All matters transacted at an EGM are deemed special. For example, the removal of a top executive might constitute the agenda of an extraordinary general meeting. An EGM is also called a special/emergency general meeting.
An Extraordinary General Meeting (EGM) is a meeting held by a company to deliberate upon matters that require the urgent attention of senior executives, the board of directors, and all shareholders and cannot be deferred till the next scheduled annual general meeting.
According to the Indian Companies Act, 2013, an EGM can be convened by the board as well as by specific members/shareholders of the company that fulfills certain criteria.
Usually, the EGM is conducted by the chairman who reads out the resolutions, addresses the questions and concerns of the members, oversees the voting, and declares the results.
Calling an EGM
According to the Indian Companies Act of 2013, an extraordinary general meeting can be convened by specific members/shareholders or groups of members of a company that fulfills the criteria listed below:
1. If the company has a share capital
Only the members that hold 10% of the company’s paid-up capital or more can call an EGM. They must carry voting rights regarding the agenda on the date of submitting the request.
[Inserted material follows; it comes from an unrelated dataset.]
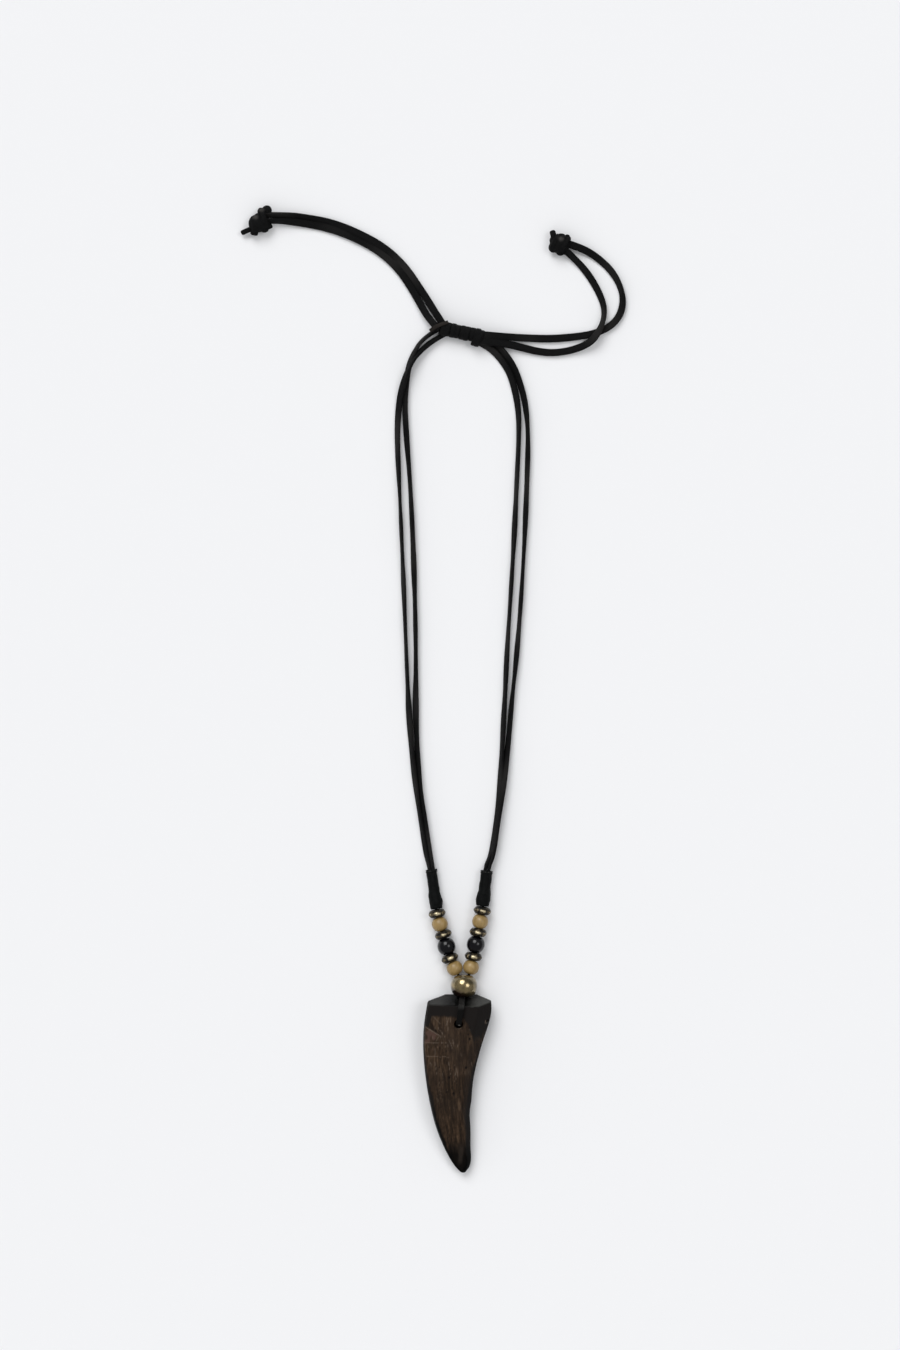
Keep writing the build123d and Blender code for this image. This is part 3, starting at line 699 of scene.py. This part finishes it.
# %% Wound sleeves
# Share along from the lower end, and radius
SLEEVE_RADII = [
    (0, 2.15), (0.04, 2.32), (0.18, 2.6), (0.31, 2.44), (0.45, 2.12), (0.6, 2.04), (0.93, 2.04), (1, 2.06),
]
# Distance and height of the turns of thread, then length and height of the two rings at the top
SLEEVE_PITCH = 0.42
SLEEVE_RIDGE = 0.09
COLLAR_LENGTH = 1.2
COLLAR_RISE = 0.16
# How far the thick part of a sleeve leans towards the middle of the necklace, and how thick each sleeve is
SLEEVE_LEAN = 0.3
SLEEVE_GIRTH = {"left": 1.02, "right": 1.1}
# Points of a sleeve along and round, middle and half length of its thick part as shares, and how far the
# turns start below the solid
SLEEVE_POINTS = (330, 40)
SLEEVE_BULGE = (0.17, 0.14)
SLEEVE_OVERLAP = 0.2


def ridged_sleeve(low, high, lean, girth, seed):
    """Wound sleeve: radius(share) + ridge * |sin| of the climbing angle, plus slow dents and a collar of two
    rings at the top. Holds the places of a dotted stitch between the rings."""
    along, across, up = directions(high - low)
    low = low - along * SLEEVE_OVERLAP * MM
    length = np.linalg.norm(high - low)
    share = np.linspace(0.0, 1.0, SLEEVE_POINTS[0])[:, None]
    angle = circle(SLEEVE_POINTS[1])[None, :]
    waves = np.random.default_rng(seed).uniform(0, 2 * pi, 3)
    climb = share * length / (SLEEVE_PITCH * MM) - angle / (2 * pi)
    ridge = SLEEVE_RIDGE * np.abs(np.sin(pi * climb)) ** 0.7
    dents = 0.07 * np.sin(3 * angle + share * 11 + waves[0]) + 0.05 * np.sin(share * 23 + angle + waves[1])
    from_top = (1 - share) * length / (COLLAR_LENGTH * MM)
    collar = COLLAR_RISE * np.abs(np.sin(2 * pi * np.minimum(from_top, 1.0))) ** 0.5
    radius = (smooth_steps(share[:, 0], SLEEVE_RADII)[:, None] * girth + ridge + dents + collar) * MM
    bow = np.exp(-(((share - SLEEVE_BULGE[0]) / SLEEVE_BULGE[1]) ** 2)) * lean * MM
    middle = low + (high - low) * share[..., None] + across * bow[..., None]
    grid = keep_above_floor(middle + swung(across, up, angle) * radius[..., None])
    mesh = mesh_from_grid(grid, spans=(40.0, 1.0))
    stitch = np.exp(-(((from_top - 0.5) / 0.12) ** 2)) * (np.sin(16 * angle) > 0.2)
    hold_values(mesh, "stitch", stitch)
    return mesh


for seed, (side, heading) in enumerate(SLEEVE_HEADINGS.items()):
    lean = SLEEVE_LEAN if side == "left" else -SLEEVE_LEAN
    sleeve = ridged_sleeve(*ends_of(f"{side}_whipping", heading), lean, SLEEVE_GIRTH[side], 20 + seed)
    place(f"{side}_sleeve_wound", sleeve, black_thread, "black_thread", f"{side}_whipping")

# %% [markdown]
# The small beads are turned shapes: a profile goes from one mouth of the bore round the outside to the other mouth
# and back through the bore, and is carried round the bore's axis. The wooden ones are pale with a faint grain, the
# black ones glossy. The spacers are cast rings with six rounded panels round them, so their radius also follows the
# angle. They are dark in the notches and bright on top, partly wear and partly a painted highlight.

# %% Bead finishes
def wood_finish():
    """Pale satin wood: fine grain along the bore darkens the colour in thin lines."""
    look = start_material("pale_wood", Roughness=0.42, Coat_Weight=0.2, Coat_Roughness=0.3)
    lines = grain(look, 900.0, 1.6, (1.0, 0.25, 1.0))
    cloud = grain(look, 140.0, 1.4)
    colour = ramp(look, lines, (0.15, (0.205, 0.134, 0.044)), (0.8, (0.36, 0.245, 0.092)))
    colour = blend(look, spread(look, cloud, 0.0, 0.5), colour, (0.235, 0.145, 0.046))
    return finish(look, colour, (lines, 0.5, 0.36), (lines, 0.00004))


def glaze_finish():
    """Gloss black with the faintest orange-peel unevenness."""
    look = start_material(
        "black_glaze", Roughness=0.2, Specular_IOR_Level=0.3, Coat_Weight=0.12, Coat_Roughness=0.12,
    )
    cloud = grain(look, 500.0, 1.2)
    colour = ramp(look, cloud, (0.2, (0.001, 0.001, 0.002)), (0.8, (0.004, 0.004, 0.005)))
    return finish(look, colour, (cloud, 0.14, 0.26), (cloud, 0.00002))


def gold_finish():
    """Polished gold-coloured metal in faint clouds, turning dark red-brown where the bead holds a painted dark
    reflection.
    """
    look = start_material("gold_metal", Metallic=0.82, Roughness=0.2, Coat_Weight=1.0, Coat_Roughness=0.08)
    cloud = grain(look, 260.0, 2.0)
    fine = grain(look, 1400.0, 1.4)
    colour = ramp(look, cloud, (0.3, (0.095, 0.073, 0.030)), (0.7, (0.315, 0.24, 0.115)))
    colour = blend(look, attribute(look, "worn"), colour, (0.03, 0.011, 0.007))
    return finish(look, colour, (fine, 0.14, 0.28), (fine, 0.00002))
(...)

2. If the company does not have a share capital
An EGM can be called by the members that hold at least 10% of the total voting power of all the members who have a right to vote on the matter on the date of submitting the request.
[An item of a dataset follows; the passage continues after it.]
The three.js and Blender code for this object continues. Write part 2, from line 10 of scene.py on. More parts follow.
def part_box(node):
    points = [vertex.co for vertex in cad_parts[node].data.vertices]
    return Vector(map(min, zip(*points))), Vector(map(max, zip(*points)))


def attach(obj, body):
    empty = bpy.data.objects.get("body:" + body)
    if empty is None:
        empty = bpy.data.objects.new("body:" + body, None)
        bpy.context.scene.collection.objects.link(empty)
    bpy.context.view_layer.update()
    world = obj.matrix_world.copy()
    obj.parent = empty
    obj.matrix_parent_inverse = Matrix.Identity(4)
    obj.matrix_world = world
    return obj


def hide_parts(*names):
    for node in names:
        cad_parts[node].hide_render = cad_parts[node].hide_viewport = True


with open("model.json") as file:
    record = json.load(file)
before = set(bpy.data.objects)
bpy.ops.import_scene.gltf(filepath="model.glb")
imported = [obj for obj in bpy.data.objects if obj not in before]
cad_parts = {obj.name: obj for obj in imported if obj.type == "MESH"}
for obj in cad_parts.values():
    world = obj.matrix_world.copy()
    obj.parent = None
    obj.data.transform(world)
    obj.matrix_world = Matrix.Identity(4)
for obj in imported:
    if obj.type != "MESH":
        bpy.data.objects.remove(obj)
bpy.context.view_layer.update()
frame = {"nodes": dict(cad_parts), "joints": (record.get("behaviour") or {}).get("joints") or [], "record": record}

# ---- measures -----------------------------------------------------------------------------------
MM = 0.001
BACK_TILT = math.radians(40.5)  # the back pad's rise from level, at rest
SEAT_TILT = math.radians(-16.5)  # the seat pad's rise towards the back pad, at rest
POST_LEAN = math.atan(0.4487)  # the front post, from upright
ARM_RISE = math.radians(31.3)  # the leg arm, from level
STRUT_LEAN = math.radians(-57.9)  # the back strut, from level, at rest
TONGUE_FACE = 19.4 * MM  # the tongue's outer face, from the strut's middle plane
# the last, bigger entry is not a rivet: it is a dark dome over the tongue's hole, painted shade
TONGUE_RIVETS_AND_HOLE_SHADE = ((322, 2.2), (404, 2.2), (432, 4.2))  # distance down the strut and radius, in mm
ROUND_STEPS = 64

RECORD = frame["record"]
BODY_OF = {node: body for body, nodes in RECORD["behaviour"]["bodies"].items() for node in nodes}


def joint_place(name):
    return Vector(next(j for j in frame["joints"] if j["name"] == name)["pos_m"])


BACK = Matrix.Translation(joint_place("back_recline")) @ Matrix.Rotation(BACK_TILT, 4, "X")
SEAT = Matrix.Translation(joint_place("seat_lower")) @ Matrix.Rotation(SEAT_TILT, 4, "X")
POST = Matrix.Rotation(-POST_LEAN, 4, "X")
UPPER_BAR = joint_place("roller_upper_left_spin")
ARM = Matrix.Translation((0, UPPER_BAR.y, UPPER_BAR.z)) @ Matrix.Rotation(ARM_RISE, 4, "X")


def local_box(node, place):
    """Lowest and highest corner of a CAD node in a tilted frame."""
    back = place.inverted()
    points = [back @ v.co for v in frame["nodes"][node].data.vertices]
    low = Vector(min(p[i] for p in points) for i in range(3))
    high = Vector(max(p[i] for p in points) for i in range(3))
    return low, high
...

A requisition for an EGM by the members is considered to be valid if clearly states the specific issue for calling the meeting, is duly signed by the members, and is submitted at the company’s registered office.
Upon the submission of a valid request, the board of directors of the company must call for an extraordinary general meeting within three weeks. In case the board fails to do so, the members can themselves call the EGM within three months of depositing the request. An EGM meeting the criteria can be adjourned to a future date as well.
Procedure of an EGM
Before calling an EGM, the board of directors finalizes the resolutions to be deliberated by members and/or shareholders in the meeting. The members are to be informed of the resolutions and their importance well in advance so that they can research the matter and effectively express their opinions and concerns in the meeting.
Unless otherwise stated in the company’s bylaws, at least five members must be personally present in an EGM in case of a public company, and at least two in case of any other company.
Usually, the EGM is conducted by the chairman who reads out the resolutions. The board, expected to possess a thorough knowledge of the situation, appraises the members of the benefits of the resolution and addresses their questions.
Votes are cast by the members in the interest of the shareholders and the company, and the result is declared. Members who are unable to attend the EGM may delegate their voting power to another member, known as a “proxy.” The rules regarding proxy votes vary from one organization to another.
Annual General Meeting (AGM) vs. Extraordinary General Meeting (EGM)
An AGM must be held by the company within nine months of the end of every financial year to discuss various business matters with the members, while an EGM has no such requirement.
An EGM can be called only for a special agenda or a situation of crisis requiring urgent attention of the members, while an AGM can be called for ordinary or special business.
An EGM can be held at a national holiday and outside of business hours, which is not the case with an AGM.
An AGM can only be convened by the board of directors of a company, while an EGM can additionally be called on the request of the members as detailed above.